The notion of bricolage research takes its initial spur from Levi-Strauss’s The Savage Mind, in which the anthropologist made a contrasting distinction between a method of meaning-making that makes “use [of] the tools and materials ‘at-hand’” versus “the work of engineers, who follow set procedures and have a list of specific tools to carry out their work.” With respect to the notion of the methodological pivot, the bricolage research concept becomes immediately limited in this at-hand vs. engineering binary construct, since engineering method can actually be one of the pivots. In fact, in the PS prototype there is a custom-made hardware component, a 32-channel audio amplifier which was built by two electrical engineers. The methods of engineering are not beyond the scope of what can be pivoted to.

It is primarily in the area of multiplicity of approaches that the pivot overlaps with bricolage research. As Kellner argues, “the more perspectives one can bring to their analysis and critique, the better grasp of the phenomena one will have and the better one will be at developing alternative readings and oppositional practices.” (cited in Rogers: 2). Again, however, the pivot differs from this conception. The methodological pivot is not only about producing “readings,” but in the context of making, is about producing functioning artifacts. Bricolage research, as qualitative humanities methodology, is primarily oriented to texts and readings, or phenomena read as texts. Also, many of the authors associated with bricolage research (Kellner, Kincheloe, McLaren, Steinberg, Berry and Watt) impart strongly political and anti-empirical strains to bricolage research that are not essential and even contrary to the methodological pivot.

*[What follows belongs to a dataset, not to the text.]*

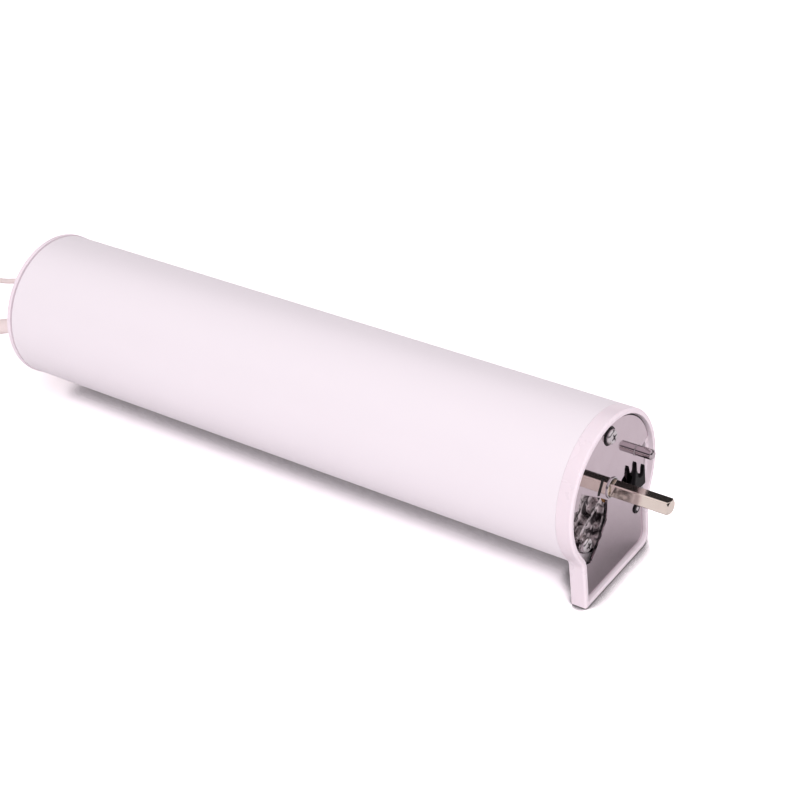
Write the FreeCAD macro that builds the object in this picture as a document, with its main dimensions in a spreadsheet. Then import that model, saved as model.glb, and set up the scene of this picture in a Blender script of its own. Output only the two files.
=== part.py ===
import FreeCAD, Part
import math
import os

import Sketcher
from FreeCAD import Placement, Rotation, Vector

# Tubular curtain motor lying along X. The origin is on the output shaft's axis in the plane of
# the bezel's front rim, +X points out along the shaft and +Z is up, away from the bezel's foot.
doc = FreeCAD.newDocument("CurtainMotor")
sheet = doc.addObject("Spreadsheet::Sheet", "Sizes")

SIZES = [
    ("tube_dia", 60, "outside of the aluminium tube"),
    ("tube_wall", 1.8, "wall of the tube"),
    ("tube_length", 266.4, "tube between the two end mouldings"),
    ("fit_gap", 0.1, "radial gap of pieces that are pushed into one another"),
    ("running_gap", 0.08, "radial gap of pieces that turn in one another"),
    ("bezel_depth", 6.4, "bezel along the axis, ahead of the tube"),
    ("rim_wall", 2.1, "rim round the polished plate"),
    ("foot_width", 46, "width of the foot"),
    ("foot_drop", 40, "shaft axis to the sole of the foot"),
    ("neck_radius", 8, "hollow between the round head and the leg"),
    ("foot_corner", 5.6, "large corner of the foot"),
    ("small_corner", 0.9, "small corner of the foot"),
    ("rim_chamfer", 0.6, "chamfer of the outer edges of bezel and rear lip"),
    ("ledge_width", 1.6, "ledge that carries the plate"),
    ("back_wall", 1.6, "wall behind the hollow foot"),
    ("spigot_length", 10, "spigot inside the tube"),
    ("spigot_wall", 2.2, "wall of the spigots"),
    ("heel_length", 2, "saddle rib behind the foot, along the axis"),
    ("heel_width", 30, "saddle rib, across"),
    ("heel_drop", 31, "shaft axis to the underside of the saddle rib"),
    ("plate_recess", 1.2, "rim to the front of the plate"),
    ("plate_thick", 1.2, "polished steel plate"),
    ("plate_gap", 0.4, "gap round the plate"),
    ("notch_inner", 6.8, "half width of the web between the side notches"),
    ("notch_top", 1.2, "inner corner of the notches, below the axis"),
    ("notch_rise", 8.6, "rise of the notch edge out to the rim"),
    ("bell_side", 9.6, "half width of the lower lobe where it starts to flare"),
    ("bell_side_drop", 10.2, "height of that place, below the axis"),
    ("bell_foot", 24, "half width of the lower lobe where it meets the rim"),
    ("bell_foot_drop", 21.4, "height of that place, below the axis"),
    ("collar_dia", 8.2, "collar round the root of the shaft"),
    ("collar_proud", 1.2, "collar ahead of the plate"),
    ("journal_dia", 6.5, "round bar of the output shaft"),
    ("drive_flats", 5, "square drive end across its flats"),
    ("drive_set_back", 1.1, "root of the square behind the front of the collar"),
    ("drive_turn", 35, "turn of the square about the axis, in degrees"),
    ("shaft_reach", 23, "tip of the shaft ahead of the rim"),
    ("tip_chamfer", 0.7, "chamfer at the tips of shaft and pin"),
    ("pin_dia", 4, "locating pin"),
    ("pin_root_dia", 4.8, "shouldered root of the pin, up to the front of the plate"),
    ("pin_reach", 5.8, "pin ahead of the rim"),
    ("pin_side", 18.2, "pin from the axis, across"),
    ("pin_lift", 4.8, "pin from the axis, up"),
    ("pin_depth", 3, "pin inside the flange"),
    ("catch_side", 12, "near side of the black catch from the axis"),
    ("catch_width", 7.4, "catch, across"),
    ("catch_drop", 10, "underside of the catch, below the axis"),
    ("catch_body", 5.6, "height of the catch without its fingers"),
    ("catch_tip", 0.4, "taller finger, above the axis"),
    ("catch_step", 2, "taller finger above the lower one"),
    ("catch_proud", 2.4, "catch ahead of the plate"),
    ("finger_wall", 2, "width of one finger"),
    ("flange_play", 0.4, "cast front flange and ring gear inside the spigot, radial"),
    ("flange_depth", 6.6, "flange along the axis"),
    ("flange_web_drop", 2, "cast face behind the bosses"),
    ("rib_width", 1.4, "ribs of the cast face"),
    ("hub_dia", 15, "hub round the front bearing"),
    ("boss_dia", 6.8, "bosses under the screws"),
    ("bush_dia", 12, "front bearing bush"),
    ("screw_edge", 2.7, "centres of the gearbox screws from the edge of the flange"),
    ("screw_angle", 37, "lower screws below the horizontal, in degrees"),
    ("screw_dia", 3, "thread of the screws"),
    ("head_dia", 5.8, "pan head of the screws"),
    ("head_height", 2, "pan head of the screws, height"),
    ("screw_grip", 14, "length of the gearbox screws under the head"),
    ("gear_module", 0.75, "module of all gears"),
    ("gear_width", 8, "face width of the gears"),
    ("sun_teeth", 12, "teeth of both sun gears"),
    ("planet_teeth", 18, "teeth of each planet"),
    ("tooth_top", 0.65, "tooth above the pitch circle"),
    ("tooth_root", 0.85, "tooth below the pitch circle"),
    ("backlash", 0.1, "play between meshing teeth"),
    ("axial_gap", 0.3, "play along the axis between turning pieces"),
    ("output_disc", 5, "thickness of the output carrier"),
    ("middle_disc", 4, "thickness of the first stage's carrier"),
    ("carrier_dia", 33, "both carriers"),
    ("planet_pin_dia", 4, "axles of the planets"),
    ("motor_plate", 5, "plate between gearbox and motor"),
    ("pilot_dia", 14, "hole of that plate round the motor's nose"),
    ("can_dia", 40, "motor can"),
    ("can_wall", 1.8, "wall of the motor can"),
    ("winding_gap", 1, "end turns to the commutator"),
    ("front_air", 1.2, "end turns to the front of the can"),
    ("motor_shaft_dia", 4, "rotor shaft"),
    ("shaft_clear", 3, "radius of the openings round the rotor shaft"),
    ("bearing_dia", 11, "rotor bearings"),
    ("bearing_width", 4, "rotor bearings along the axis"),
    ("core_dia", 25.4, "laminated rotor core"),
    ("core_length", 34, "laminated rotor core"),
    ("slot_dia", 4.4, "winding slots of the core"),
    ("slot_circle", 11.3, "winding slots from the axis"),
    ("core_gap", 0.6, "air gap between core and magnets"),
    ("magnet_angle", 130, "arc of each field magnet, in degrees"),
    ("winding_dia", 23, "end turns of the rotor"),
    ("winding_length", 5, "end turns of the rotor, each end"),
    ("commutator_dia", 12, "commutator"),
    ("commutator_length", 9, "commutator"),
    ("brush_width", 4, "carbon brush across"),
    ("brush_length", 5, "carbon brush along the axis"),
    ("brush_reach", 15, "outer end of the brushes from the axis"),
    ("bell_thick", 8, "motor end bell"),
    ("seat_wall", 1.5, "wall round the rear bearing"),
    ("holder_wall", 1.4, "brush holders round the brushes"),
    ("magnet_disc_dia", 12, "encoder magnet"),
    ("magnet_disc_width", 4, "encoder magnet"),
    ("sensor_gap", 2, "encoder magnet to its sensor"),
    ("sensor_height", 1.5, "sensor chip"),
    ("sensor_side", 4, "sensor chip, square"),
    ("board_thick", 1.6, "both circuit boards"),
    ("sensor_board_dia", 34, "sensor board"),
    ("post_dia", 5, "posts of the end bell"),
    ("post_circle", 13, "posts from the axis"),
    ("damper_width", 6, "rubber ring round the motor"),
    ("tray_start", 134, "front of the board tray behind the rim"),
    ("tray_length", 116, "board tray"),
    ("tray_end_wall", 3, "end walls of the tray"),
    ("tray_side", 7.1, "side walls of the tray, across"),
    ("tray_bottom", 5.1, "floor of the tray at its lowest line"),
    ("board_drop", 8, "underside of the control board, below the axis"),
    ("board_ledge", 3, "control board over each side wall"),
    ("board_length", 108, "control board"),
    ("capacitor_dia", 13, "motor capacitor"),
    ("capacitor_length", 24, "motor capacitor"),
    ("capacitor_side", 12, "motor capacitor from the axis, across"),
    ("capacitor_place", 62, "motor capacitor from the rear of the board"),
    ("transformer_length", 24, "mains transformer along the board"),
    ("transformer_width", 20, "mains transformer, across"),
    ("transformer_height", 17, "mains transformer"),
    ("transformer_place", 58, "mains transformer from the rear of the board"),
    ("relay_length", 10, "relay along the board"),
    ("relay_width", 19, "relay, across"),
    ("relay_height", 15, "relay"),
    ("relay_pitch", 12, "relay to relay"),
    ("relay_place", 32, "first relay from the rear of the board"),
    ("relay_side", 2, "relays from the middle of the board"),
    ("radio_length", 18, "radio module along the board"),
    ("radio_width", 16, "radio module, across"),
    ("radio_height", 3, "radio module"),
    ("radio_side", 19, "far side of the radio module from the middle of the board"),
    ("radio_place", 30, "radio module from the rear of the board"),
    ("terminal_length", 10, "terminal block along the board"),
    ("terminal_width", 26, "terminal block, across"),
    ("terminal_height", 11, "terminal block"),
    ("terminal_place", 4, "terminal block from the rear of the board"),
    ("mouth_pitch", 6, "wire mouths of the terminal block"),
    ("mouth_size", 4, "wire mouth, square"),
    ("mouth_lift", 3, "wire mouths above the board"),
    ("lip_proud", 0.3, "rear cap's lip beyond the tube, radial"),
    ("lip_thick", 2.2, "rear cap's lip"),
    ("neck_gap", 0.8, "shadow gap between tube and lip"),
    ("pillar_dia", 7, "pillars of the rear cap"),
    ("pillar_side", 18, "pillars from the axis, across"),
    ("pillar_lift", -16, "pillars from the axis, up"),
    ("cord_dia", 6.6, "power cord"),
    ("cord_side", 6, "power cord from the axis, to the left of the shaft"),
    ("cord_drop", 15.6, "power cord, below the axis"),
    ("gland_base_dia", 12, "strain relief inside the cap"),
    ("gland_collar_dia", 14.4, "collar of the strain relief"),
    ("gland_base", 4, "collar of the strain relief, along the axis"),
    ("gland_length", 20, "strain relief outside the cap"),
    ("gland_tip_dia", 8, "strain relief, at its tip"),
    ("gland_root", 6, "strain relief inside the cap"),
    ("wire_dia", 2.3, "aerial wire"),
    ("wire_clear", 0.2, "aerial wire above the turns that it lies on"),
    ("wire_side", 2, "aerial wire from the axis, to the left of the shaft"),
    ("wire_lift", 9, "aerial wire, above the axis"),
    ("grommet_dia", 5.6, "grommet of the aerial wire"),
    ("grommet_rim_dia", 7.2, "rim of the grommet"),
    ("grommet_tip_dia", 3.3, "grommet, at its tip"),
    ("grommet_nose", 3, "grommet outside the cap"),
    ("grommet_root", 5, "grommet inside the cap"),
    ("turn_gap", 0.5, "gap between the turns of the coiled cord"),
    ("inner_turn", 26.5, "radius of the tightest turn"),
    ("half_turns_in", 4, "half turns of the lower layer"),
    ("half_turns_out", 4, "half turns of the upper layer"),
    ("coil_back", 400, "middle of the coil behind the rim"),
    ("tie_thick", 0.8, "strap round the coil"),
    ("tie_width", 9, "strap round the coil, along the turns"),
    ("tie_gap", 0.1, "strap to cord"),
    ("plug_width", 36, "plug body across"),
    ("plug_height", 26, "plug body, height as it lies"),
    ("plug_body", 30, "plug body along the axis"),
    ("lead_turn", 30.6, "radius of the lead where it turns back over the coil"),
    ("lead_run", 13.4, "straight lead before that turn"),
    ("plug_relief", 20, "plug's strain relief"),
    ("relief_tip_dia", 8.2, "plug's strain relief, at the cord"),
    ("relief_dia", 13.4, "plug's strain relief, at the plug"),
    ("plug_round", 6, "rounding of the plug body's long edges"),
    ("prong_dia", 4.8, "plug pins"),
    ("prong_length", 19, "plug pins"),
    ("prong_pitch", 19, "plug pins, centre to centre"),
    ("prong_root", 4, "plug pins inside the body"),
]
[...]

First, it will be clear that prototyping a new design for multimodal display is not the most politically contested field of inquiry and not a particularly ideal site for activism or what Creswell (2007) calls the transformative paradigm. Secondly, and far more importantly, the anti-positivist strain in bricolage research, or what some of its theorists call “the monological” is actually unwelcome and counterproductive. In Creswell’s model, bricolage researchers in the main adhere to what he calls the constructivist paradigm, or in some cases mix the constructivist with the transformative, such as McLaren and Kincheloe who “[extend] bricolage to activist levels” (Rogers 2012: 13) since simply “developing an awareness of power and embracing subjugated knowledges might not be enough for bricolage to be considered a political research praxis.”

The anti-empirical strain, however, is most problematic for material practice, since artifacts are capable of assembling causal orders that crucially pose challenges to imagined theories.

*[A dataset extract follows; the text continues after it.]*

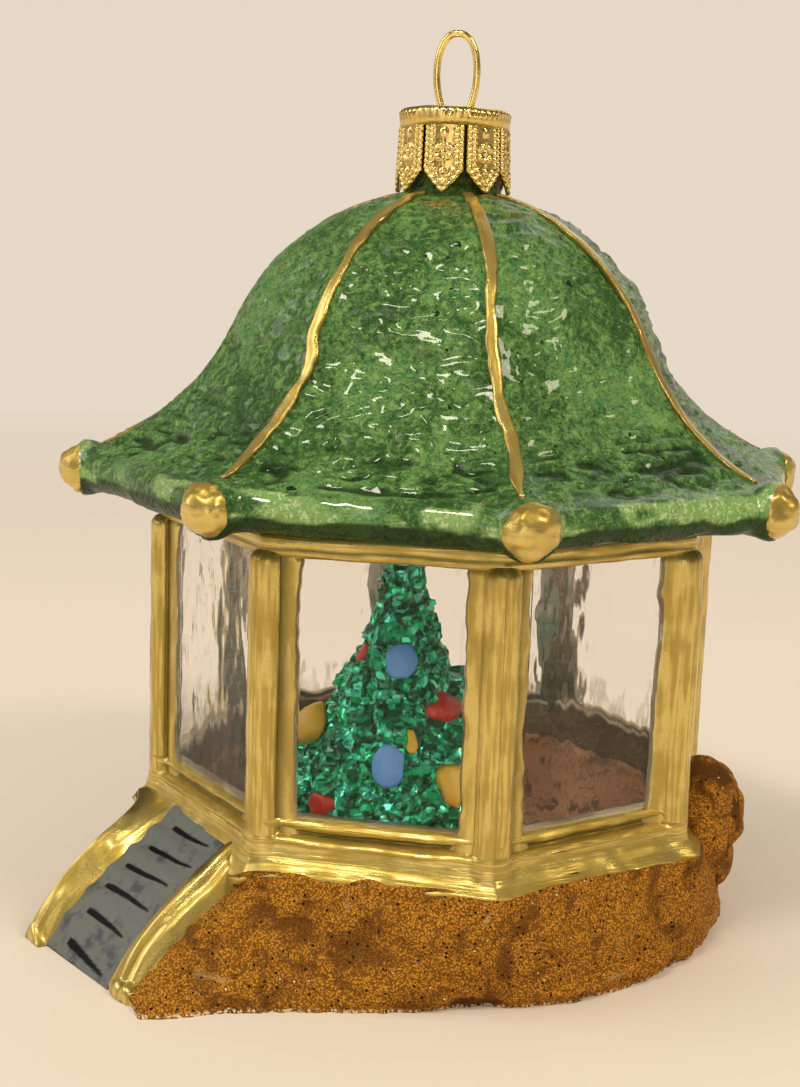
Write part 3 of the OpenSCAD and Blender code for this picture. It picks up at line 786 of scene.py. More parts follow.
class PAVILION_OT_cap(bpy.types.Operator):
    """Wire loop, embossed cap and the glass neck that it sits on"""
    bl_idname = "pavilion.cap"
    bl_label = "Cap and loop"

    def execute(self, context):
        s = sizes()
        loop_piece(s)
        solid("embossed_cap", [crown(s)] + [petal(k, s) for k in range(1, SIDES + 1)], brass(), "crown_cap")
        neck_piece()
        return {"FINISHED"}


# ---------------------------------------------------------------- roof

def arc(centre, radius, start, stop, count):
    """Points of an arc in a plane through the axis, as columns of distance and height."""
    a = np.radians(np.linspace(start, stop, count))
    return np.stack([centre[0] + radius * np.cos(a), centre[1] + radius * np.sin(a)], -1)


def bell(s):
    """Profile along a hip, from the crown to the eave: a dome above the waist and a cove below it, tangent
    to each other and to the roll of the eave. Returns it, the roll, and the line back inside the glass."""
    slope, glass = 24, 1.3
    n = np.array([math.cos(math.radians(slope)), math.sin(math.radians(slope))])
    waist = np.array([s["waist_r"], EAVE_Z + s["waist_h"]])
    eave = np.array([KNOB_AT - 0.8, EAVE_Z])
    roll = s["eave_d"] / 2
    up = waist - [NECK_R, CROWN_Z]
    dome = up @ up / (2 * up @ n)
    dome_c = waist - dome * n
    down = waist - eave
    cove = (down @ down - roll * roll) / (2 * (roll - down @ n))
    cove_c = waist + cove * n
    start = math.degrees(math.atan2(CROWN_Z - dome_c[1], NECK_R - dome_c[0]))
    turn = math.degrees(math.atan2(*(cove_c - eave)[::-1]))
    outer = np.concatenate([arc(dome_c, dome, start, slope, 68),
                            arc(cove_c, cove, 180 + slope, 180 + turn, 50)[1:]])
    round_ = arc(eave, roll, turn, -90, 22)[1:]
    under = np.array([[eave[0] - 3, EAVE_Z - roll - 0.2], [(RAIL_OUT + 0.4) / math.cos(HALF), SOFFIT_Z],
                      [RAIL_IN / math.cos(HALF), SOFFIT_Z], [RAIL_IN / math.cos(HALF), SOFFIT_Z + 1.4]])
    inner = np.concatenate([arc(cove_c, cove + glass, 180 + turn - 14, 180 + slope, 6),
                            arc(dome_c, dome - glass, slope, start + 2, 8)])
    return outer, round_, np.concatenate([under, inner])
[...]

The epistemological basis of positivism suggests that knowledge of the world is obtainable only through the objective scientific examination of empirical facts. Positivism proceeds on an assumption that scientific research will lead to the development of an understanding of world, and human interaction in “concrete and universal terms” (8)

Berry argued that “positivistic and other traditional research designs tend to work with the singular, linear, step-by-step structure.”

These strict positivist methods, like those of a metaphorical meaning-making “engineer” in Levi-Strauss’s Savage Mind (1966), uncover “truths” about the social universe that exist independently of humans. (8)

The methodological pivot can embrace these positivist, strict, linear, ‘monological’ and ‘formal’ methods, and can accept– in some cases or with some kinds of phenomena– the empirical position that states of affairs in the world can be what they are independent of what we know about them or how we model them. Material practice embroils one in causal chains, properties of materials, functions of mechanisms, real things, entropy and so on that are the discursive stuff of technoscience. The pivot is not saturated by any single truth paradigm or episteme, and can as happily embrace the social constructivist dimension when needed– for example, when it comes to aesthetic matters– and ‘switch gears’ to consider our ‘hardwired’ cognitive capacities if multisensory processes subsequently come under consideration.

While bricolage research can claim to assemble a wide array of methodologies– Rogers names “discourse analysis, deconstruction, Foucauldian genealogy”(4) and “ethnography, content analysis, historiography, cultural studies analysis, rhetorical analysis, semiotics, and critical hermeneutics” (10) as examples, from a prototyping perspective this is a small corner of the overall methods that are indeed ‘at hand’ in the original sense of bricolage as appropriated by Levi-Strauss. However, what this ‘at-hand’ means today is not clear, since it could be said that the internet makes nigh everything at hand! This at-hand quality is not an essential feature of the methodological pivot, since one can always go out of one’s way to seek out that which is not at-hand, whether that means learning a new skill, hiring an external firm, or finding collaborators.

Nonetheless, there are some fruitful convergences with bricolage research to note, such as the connection Denzin and Lincoln make to “emergent design” (cited in Rogers: 5):

The solution (bricolage) which is the result of the bricoleur’s method is based on an [emergent] construction...that changes and takes new forms as the bricoleur adds different tools, methods, and techniques of representation and interpretation to the puzzle.” (5)

Material practice, however, arrays not just representations and interpretations, but also causal chains, an appreciation and understanding of which requires empirical epistemic commitments, which in general are eschewed by bricolage research. Presumably, a transdiscursive material practice would never become a discipline in its own right, unless the technology developed for some reason evolves into a major field.

The prototype reveals what Ihde (2012) might call its “multistability” as it is investigated through a series of discourse variations which run the prototype through the wringer of multiple epistemologies, methods and their discursive frameworks, in order to capture as fully as possible the potentialities of the system, whether those potentials are in realms of meaning, experience, or function.